## Start STORED DATA

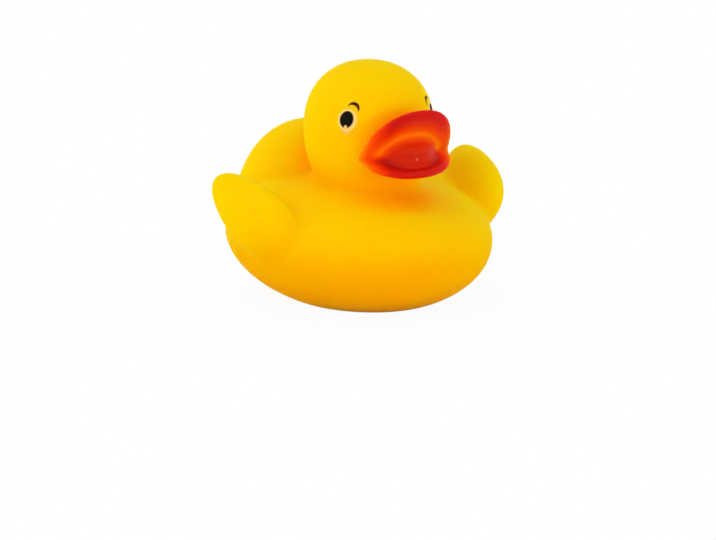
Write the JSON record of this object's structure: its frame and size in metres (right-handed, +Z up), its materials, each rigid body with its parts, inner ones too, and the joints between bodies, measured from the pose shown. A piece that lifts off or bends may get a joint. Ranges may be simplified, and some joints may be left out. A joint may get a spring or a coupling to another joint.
{
  "type": "rubber duck",
  "caption": "small hollow bath duck in soft yellow vinyl, bowl-shaped body with raised wings and upturned tail, round head, wide-open red bill and an air hole in its base",
  "frame": {"origin": "middle of the outline seen from above, on the surface the duck stands on", "axes": "the duck faces -Y, its left wing is at +X, +Z is up"},
  "size_m": [0.052, 0.048, 0.0399],
  "materials": {
    "yellow_vinyl": "matte soft vinyl, bill painted glossy red"
  },
  "bodies": {
    "root": {"duck_body": "yellow_vinyl"}
  },
  "joints": []
}
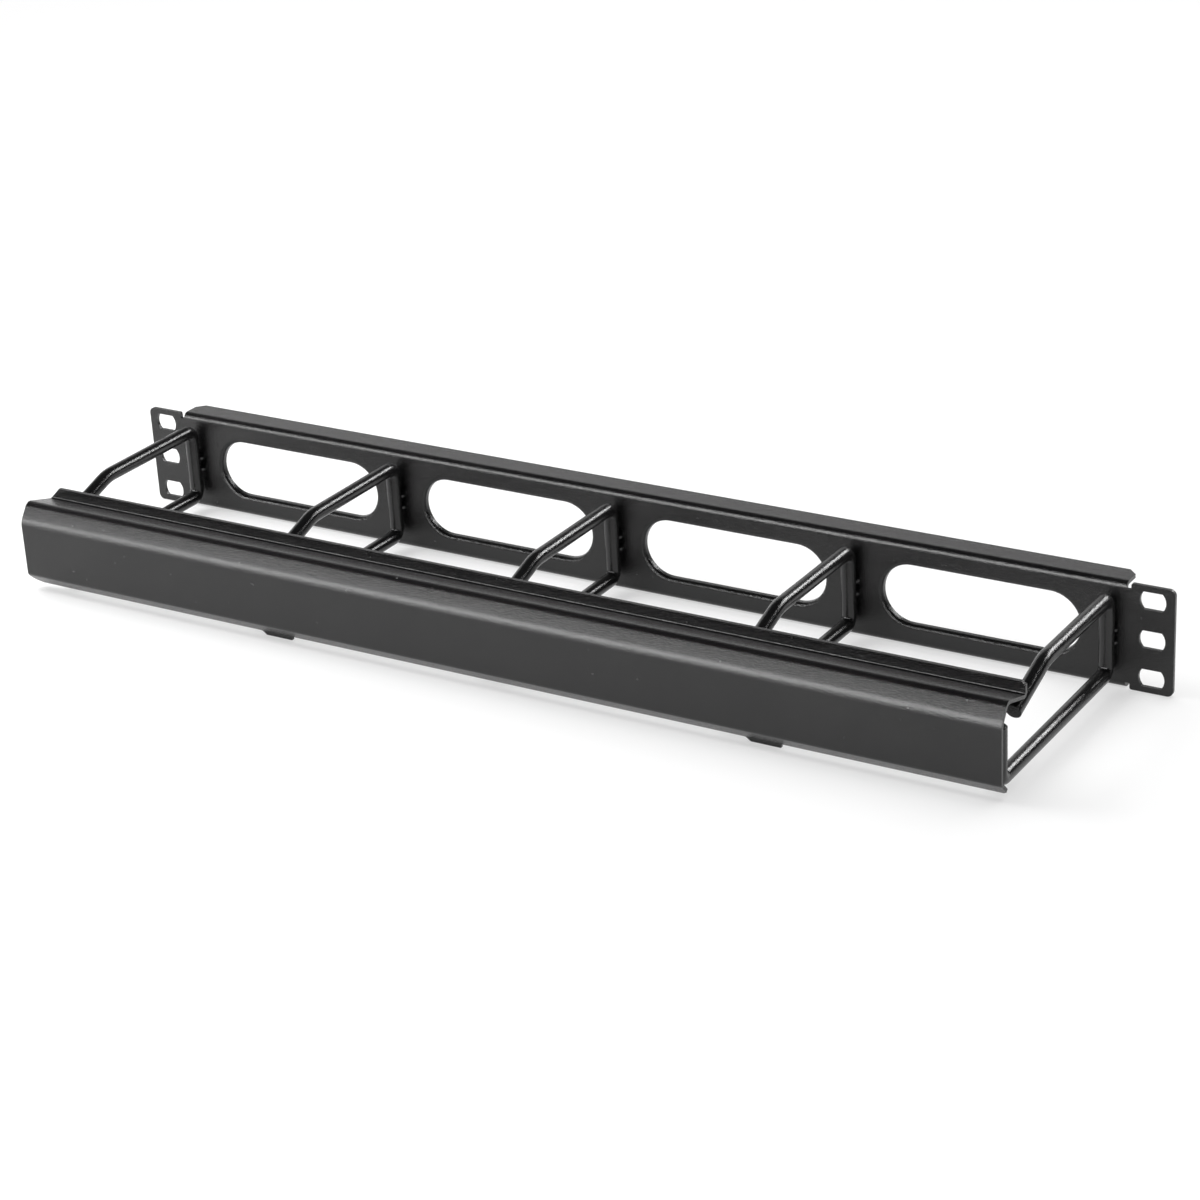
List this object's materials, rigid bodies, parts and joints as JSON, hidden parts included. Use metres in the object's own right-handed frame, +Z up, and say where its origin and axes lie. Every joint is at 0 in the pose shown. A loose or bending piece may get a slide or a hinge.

## End STORED DATA

Set down every record above exactly as given.

RESPONSE =
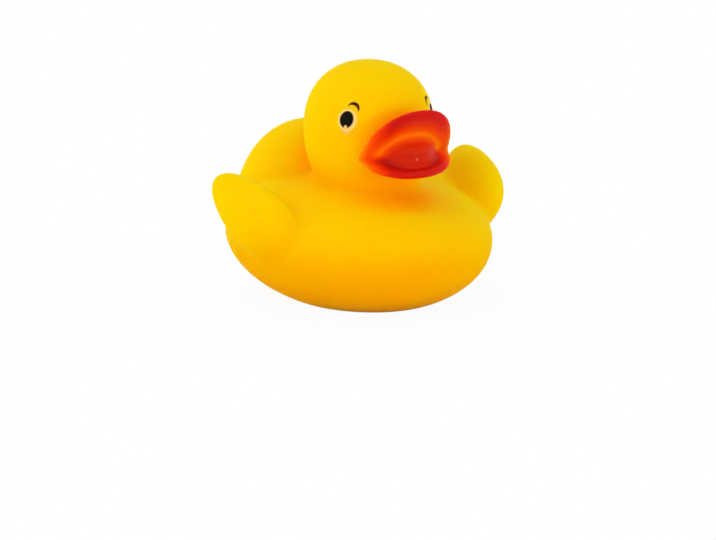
Write the JSON record of this object's structure: its frame and size in metres (right-handed, +Z up), its materials, each rigid body with its parts, inner ones too, and the joints between bodies, measured from the pose shown. A piece that lifts off or bends may get a joint. Ranges may be simplified, and some joints may be left out. A joint may get a spring or a coupling to another joint.
{
  "type": "rubber duck",
  "caption": "small hollow bath duck in soft yellow vinyl, bowl-shaped body with raised wings and upturned tail, round head, wide-open red bill and an air hole in its base",
  "frame": {"origin": "middle of the outline seen from above, on the surface the duck stands on", "axes": "the duck faces -Y, its left wing is at +X, +Z is up"},
  "size_m": [0.052, 0.048, 0.0399],
  "materials": {
    "yellow_vinyl": "matte soft vinyl, bill painted glossy red"
  },
  "bodies": {
    "root": {"duck_body": "yellow_vinyl"}
  },
  "joints": []
}
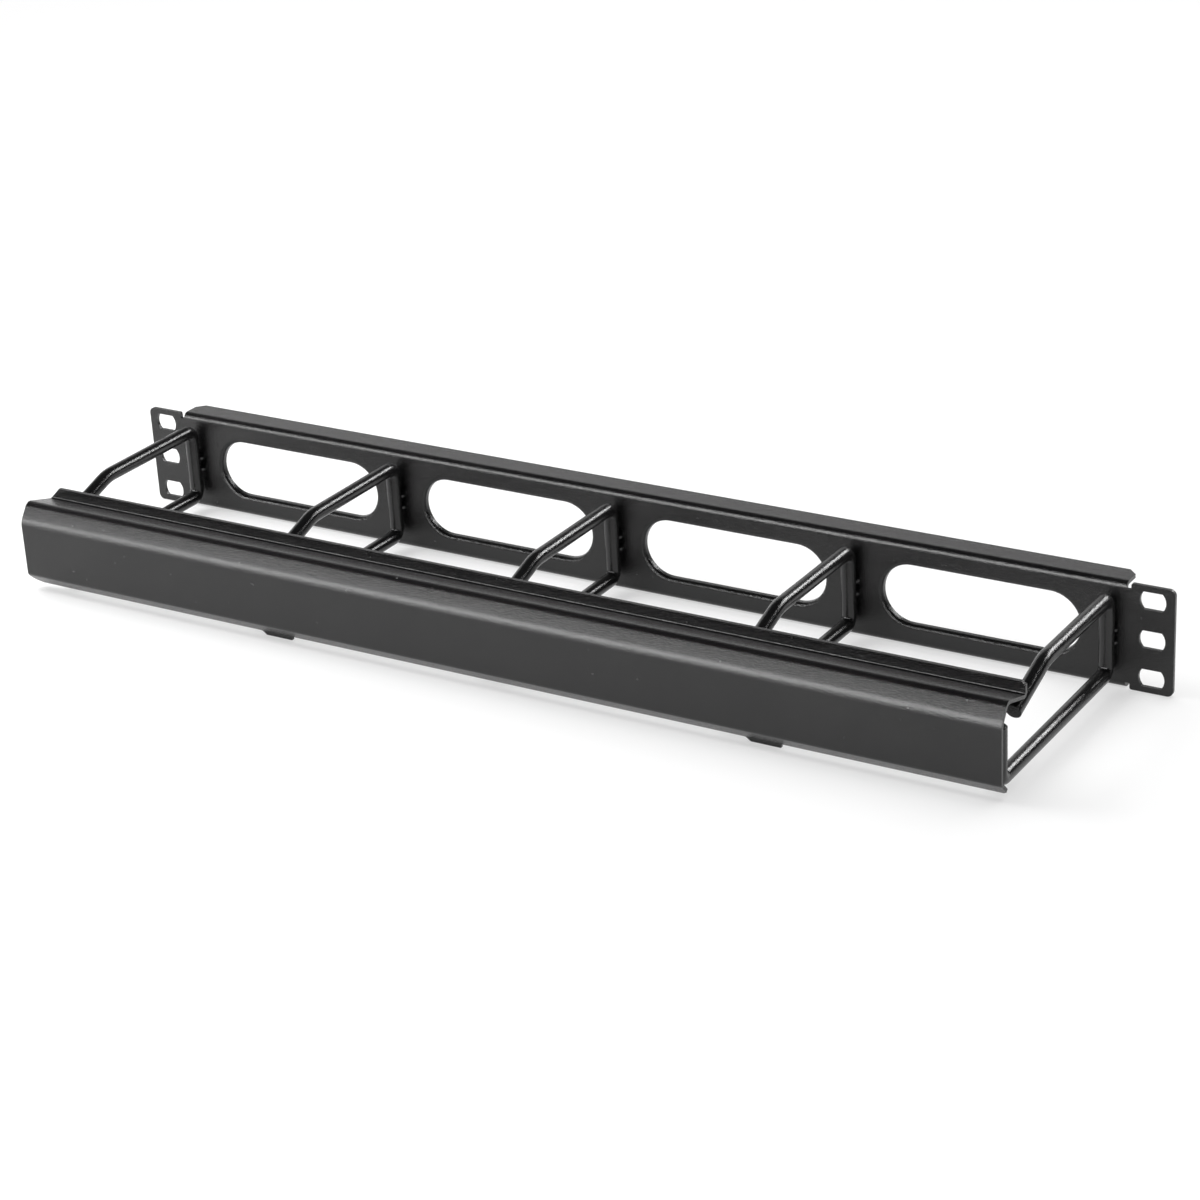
List this object's materials, rigid bodies, parts and joints as JSON, hidden parts included. Use metres in the object's own right-handed frame, +Z up, and say where its origin and axes lie. Every joint is at 0 in the pose shown. A loose or bending piece may get a slide or a hinge.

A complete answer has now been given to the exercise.